##### Given material #####

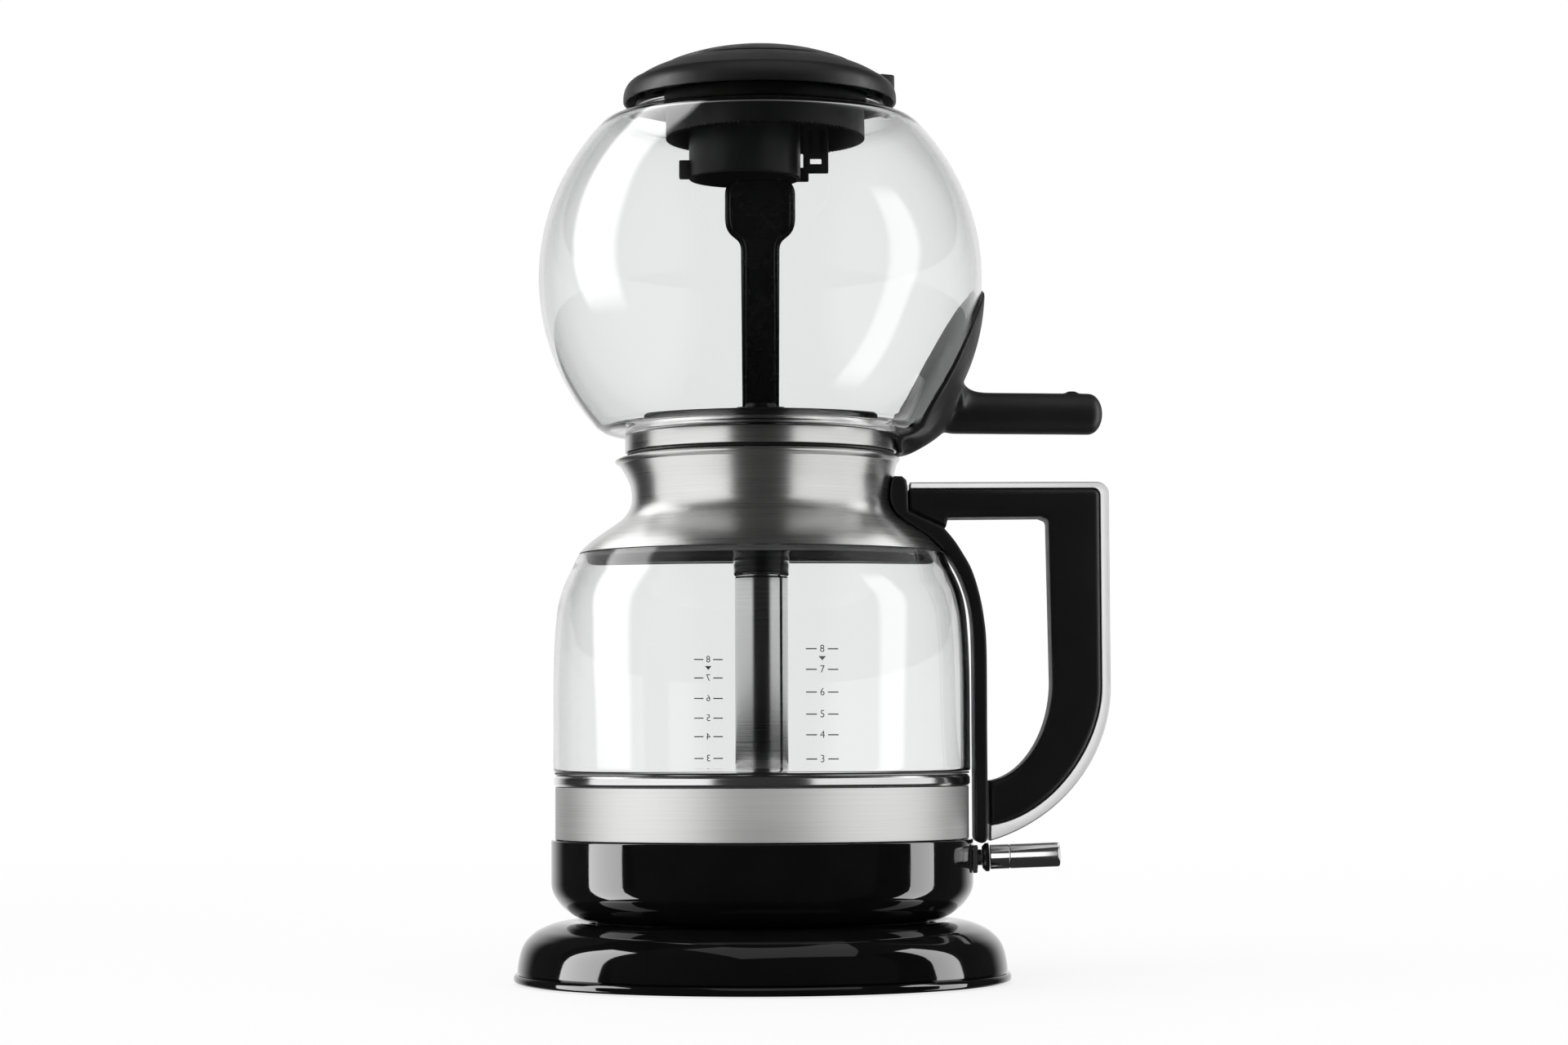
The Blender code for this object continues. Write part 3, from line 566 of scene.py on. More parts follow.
def build_drum():
    under = spline([(91.8, 43.5), (91.5, 41.2), (90.7, 38.8), (89.2, 36.3), (87.3, 33.9),
                    (84.8, 31.6), (82, 29.6), (78.6, 27.9), (75.6, 27), (72, 26.5)])
    shell = lathe("drum_body", [
        (90, 62, 0.3), (91.8, 62, 0.5), *under, (65.5, 26.4), (65.5, 28.2),
        (72, 28.3), (82, 32), (88, 38), (90, 43.5),
    ])
    slot = lathe("slot_tool", [(0, 100), (LEVER_HOLE, 100), (LEVER_HOLE, 84), (0, 84)], 48)
    cut(shell, lay_along_x(slot, LEVER_HEIGHT))
    finish_piece(shell, "gloss_black", "gloss_black", "carafe", "drum_shell")
    finish_piece(lathe("drum_foot", [
        (20.2, 30.5), (65, 30.5), (65, 26), (72.5, 26, 0.3), (72.5, 23.2, 0.6), (71, 22, 0.6),
        (66, 22), (65.6, 22.5), (64.4, 22.5), (64, 22), (20.2, 22),
    ]), "matte_black", "matte_black", "carafe", "drum_plinth")
    finish_piece(lathe("coupling_cup", [
        (0, 38), (19.4, 38, 0.6), (19.4, 22.4, 0.6), (16, 22.4, 0.6), (16, 34.8), (0, 34.8),
    ], SMALL_STEPS), "matte_black", "matte_black", "coupler", "carafe_coupling")
    finish_piece(lathe("steel_band", [
        (88.2, 85), (90, 85, 0.25), (90, 62.4, 0.4), (88.2, 62.4),
    ], FINE_STEPS), "brushed_band", "brushed_steel", "carafe", "trim_band")
    finish_piece(lathe("polished_bevel", [
        (88.2, 90.2, 0.2), (89.6, 90.2, 0.3), (90.5, 88.9, 0.5), (90.6, 86.4, 0.6),
        (89.9, 85.3, 0.3), (84, 85.3), (84, 86.8), (88.2, 86.8),
    ], FINE_STEPS), "satin_bevel", "chrome", "carafe", "bevel_ring")
    finish_piece(lathe("water_floor", [
        (0, 88.3), (20, 88.3, 4), (26, 88.6, 4), (70, 88.6, 6), (84, 88.3), (87.9, 88.6, 0.3),
        (87.9, 87.1), (0, 87.1),
    ]), "steel", "steel", "carafe", "heater_plate")
    finish_piece(lathe("glass_seat_seal", [
        (86.5, 91.3, 0.3), (90.3, 91.3, 0.3), (90.3, 90.5, 0.3), (86.5, 90.5, 0.3),
    ]), "silicone", "silicone", "carafe", "lower_seal")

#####

→ **Problem details**
Recite the full listing above exactly.

→ **Exercise result**
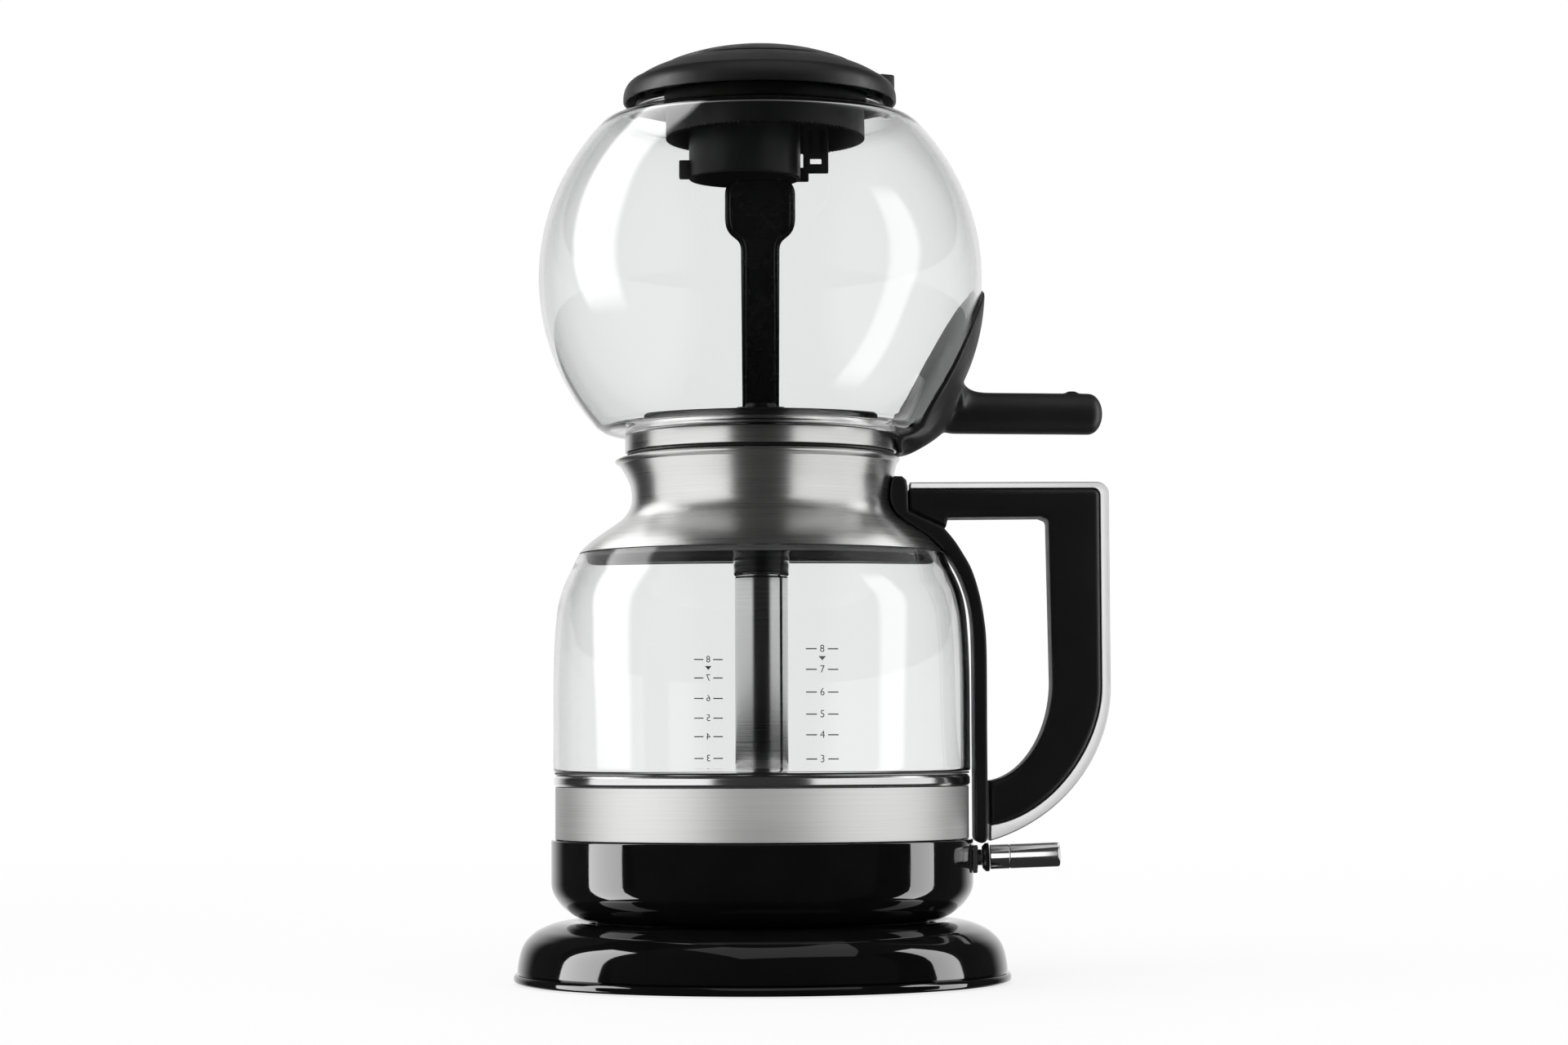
The Blender code for this object continues. Write part 3, from line 566 of scene.py on. More parts follow.
def build_drum():
    under = spline([(91.8, 43.5), (91.5, 41.2), (90.7, 38.8), (89.2, 36.3), (87.3, 33.9),
                    (84.8, 31.6), (82, 29.6), (78.6, 27.9), (75.6, 27), (72, 26.5)])
    shell = lathe("drum_body", [
        (90, 62, 0.3), (91.8, 62, 0.5), *under, (65.5, 26.4), (65.5, 28.2),
        (72, 28.3), (82, 32), (88, 38), (90, 43.5),
    ])
    slot = lathe("slot_tool", [(0, 100), (LEVER_HOLE, 100), (LEVER_HOLE, 84), (0, 84)], 48)
    cut(shell, lay_along_x(slot, LEVER_HEIGHT))
    finish_piece(shell, "gloss_black", "gloss_black", "carafe", "drum_shell")
    finish_piece(lathe("drum_foot", [
        (20.2, 30.5), (65, 30.5), (65, 26), (72.5, 26, 0.3), (72.5, 23.2, 0.6), (71, 22, 0.6),
        (66, 22), (65.6, 22.5), (64.4, 22.5), (64, 22), (20.2, 22),
    ]), "matte_black", "matte_black", "carafe", "drum_plinth")
    finish_piece(lathe("coupling_cup", [
        (0, 38), (19.4, 38, 0.6), (19.4, 22.4, 0.6), (16, 22.4, 0.6), (16, 34.8), (0, 34.8),
    ], SMALL_STEPS), "matte_black", "matte_black", "coupler", "carafe_coupling")
    finish_piece(lathe("steel_band", [
        (88.2, 85), (90, 85, 0.25), (90, 62.4, 0.4), (88.2, 62.4),
    ], FINE_STEPS), "brushed_band", "brushed_steel", "carafe", "trim_band")
    finish_piece(lathe("polished_bevel", [
        (88.2, 90.2, 0.2), (89.6, 90.2, 0.3), (90.5, 88.9, 0.5), (90.6, 86.4, 0.6),
        (89.9, 85.3, 0.3), (84, 85.3), (84, 86.8), (88.2, 86.8),
    ], FINE_STEPS), "satin_bevel", "chrome", "carafe", "bevel_ring")
    finish_piece(lathe("water_floor", [
        (0, 88.3), (20, 88.3, 4), (26, 88.6, 4), (70, 88.6, 6), (84, 88.3), (87.9, 88.6, 0.3),
        (87.9, 87.1), (0, 87.1),
    ]), "steel", "steel", "carafe", "heater_plate")
    finish_piece(lathe("glass_seat_seal", [
        (86.5, 91.3, 0.3), (90.3, 91.3, 0.3), (90.3, 90.5, 0.3), (86.5, 90.5, 0.3),
    ]), "silicone", "silicone", "carafe", "lower_seal")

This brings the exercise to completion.